Programming tasks: Please carefully play with options L, R, T, and U provided in the demo executable for automatic recovery of a message X described below. In Programming #4A and 4B, you have already implemented the capability corresponding to Option L. You can use option L to learn the best parameter values based on the corrupted message in d1=corruptedBiolaVision.txt as the result of Mr. X typing the Biola vision statements. In Programming #5, you need to implement additional functions/cells in your notebook corresponding to the functionality of options R, T, and U in the demo executable. After implementing them, then you should be able to sequentially go through options L, R, T, and U one by one to recognize an unknown message recorded in a document messageX.txt, given that (i) corruptedMessage1.txt and corruptedMessage2.txt are the results of Mr. X trying to type an unknown message recorded in a document messageX.txt twice and (ii) all the original words are in vocabulary.txt. See more details below.

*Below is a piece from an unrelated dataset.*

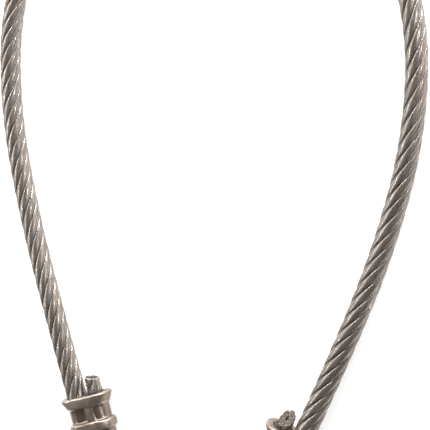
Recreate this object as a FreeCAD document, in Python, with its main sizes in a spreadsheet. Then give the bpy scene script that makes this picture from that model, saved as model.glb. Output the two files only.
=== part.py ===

· Step 1: Use Option L to learn the parameter values from the training data set. We only know that the values of the degenerate parameters deg_sp and deg_kb are both equal to 2 for Mr. X. However, we don’t know the values of Pr_hit, Pr_miss, Pr_repeat, or Pr_moveOnfor Mr. X. In order to make Options R, T, and U to work well, the user should use Option L to learn the best parameter values based on the corrupted message in d1=corruptedBiolaVision.txt as the result of Mr. X typing the Biola vision statements.

· Step 2: Use Option R to recover an unknown message based on the result of Mr. X typing the message X once, ending in one corrupted result in corruptedMessage1.txt. We know that all the words in message X are conained in the vocabulary file vocabulary.txt. Option R should automatically recover message X from the corrupted result in corruptedMessage1.txt.

Implementation to do: For each corrupted string s you see in corruptedMessage1.txt, (i) check for each word w in the vocabulary.txt the probability Pr(s | w, X) that Mr. X would generate the corrupted string s when Mr. X types the word w, (ii) find the top 4 candidate words with the highest Pr(s | w, X), and (iii) save these 4 words on a separate line in the output file recoveredMessage_V1.txt to indicate they are the most likely candidates regarding the corresponding actual word in message X based on the evidence of the corrupted string s.

· Step 3: Use Option T to recover an unknown message based on the results of Mr. X typing the message X twice, ending in two corrupted results corruptedMessage1.txt and corruptedMessage2.txt from document X just now. We know that all the words in message X are conained in this vocabulary file. Using what you have leared about the parameter values of Mr. X in the training phase, option T should automatically recover message X from the two corrupted documents corruptedMessage1.txt and corruptedMessage2.txt.

Implementation to do: For each corrupted string s1 you see in corruptedMessage1.txt and the corresponding corrupted string s2 you see in corruptedMessage2.txt, (i) check for each word w in the vocabulary.txt the probability Pr(s1 | w, X) and the probability Pr(s2 | w, X) that Mr. X would generate the corrupted strings s1 and s2 respectively when Mr. X types the word w, (ii) find the top 4 candidate words with the highest Pr(s1 | w, X) * Pr(s2 | w, X) value, and (iii) save these 4 words on a separate line in the output file recoveredMessage_V2.txt to indicate they are the most likely candidates regarding the corresponding actual word in message X based on the evidence of both corrupted strings s1 and s2.

· Step 4: Use Option U to gather the statistics about the acuracy of spelling recognition. The real “unknown” message X actually is actually the one in messageX.txt, and we want to see how accurate our spelling recognition software can accomplish its task.

Implementation to do: (I) For the recovered result in recoveredMessage_V1.txt, we want to check for each word w in messageX.txt whether w is identified as the top 1 candidate in the corresponding line in recoveredMessage_V1.txt, or one of the top 2 candidates in the corresponding line in recoveredMessage_V1.txt , or one of the top 3 candidates in the corresponding line in recoveredMessage_V1.txt, or one of the top 4 candidates in the corresponding line in recoveredMessage_V1.txt. In the process above, let’s collect the statistics about the percentage of times words in messageX.txt are correctly identified as the top candidate, one of the top 2 candidates, one of the top 3 candidates, and one of the top 4 candidates. Report these persentages. (II) For the recovered result in recoveredMessage_V2.txt, we want to check for each word w in messageX.txt whether w is identified as the top 1 candidate in the corresponding line in recoveredMessage_V2.txt, or one of the top 2 candidates in the corresponding line in recoveredMessage_V2.txt , or one of the top 3 candidates in the corresponding line in recoveredMessage_V2.txt, or one of the top 4 candidates in the corresponding line in recoveredMessage_V2.txt. In the process above, let’s collect the statistics about the percentage of times words in messageX.txt are correctly identified as the top candidate, one of the top 2 candidates, one of the top 3 candidates, and one of the top 4 candidates. Report these percentages.